Garling J noted that the plaintiff, by way of submissions, answering questions from the Court, said that the conversation with the manager occurred in the week of, or a few days leading up to15 February 2014. However, contemporaneous emails set out about that time, and shortly afterwards, by the plaintiff, do not support, as his Honour found, the making of such an oral agreement. His Honour set out those emails. In particular, that of 17 February 2014, to the following effect.
"As from 16th onwards, I have now become the official owner of the caravan site and number 133. I would just like to make arrangements with you to pay the fees for the site. Can you please contact me via email in regards to this please".
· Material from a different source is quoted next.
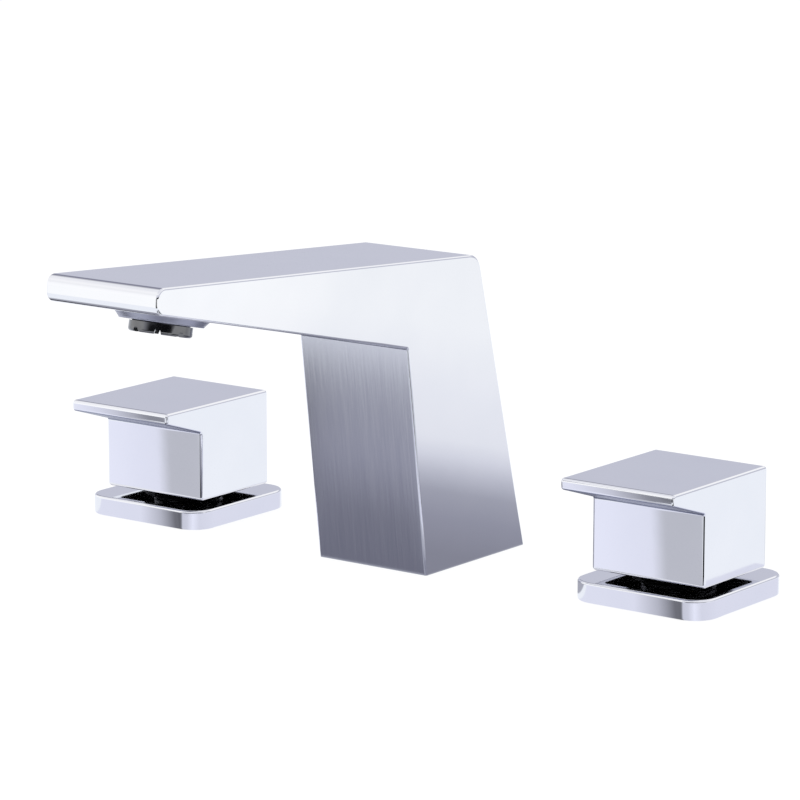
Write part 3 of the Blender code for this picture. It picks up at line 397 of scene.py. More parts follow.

If I may say so respectfully, as his Honour rightly noted, this email was sent when the plaintiff said he had already entered into an agreement with the park manager. His Honour concluded that it was inconsistent with such an agreement. I am of the same opinion as his Honour. There had been a number of other email exchanges between the plaintiff and the defendant from as early as 18 February 2014, the latter having refused to accept the plaintiff's claim to occupy the site in question. It is surprising that in the plaintiff's responses, although otherwise in emphatic terms, he did not manage to point out that he had the alleged agreement with the manager.
In these circumstances it is simply impossible to accept that such an agreement existed. It follows therefore that the only basis put forward by him to resist the rights of the defendant is not credible. I would have at all events dismissed the plaintiff's summons for failure to prosecute the action. But it seems to me the defendants are entitled to a substantive order dismissing the summons on the ground that it discloses no arguable cause of action.
The plaintiff must pay the defendant's costs.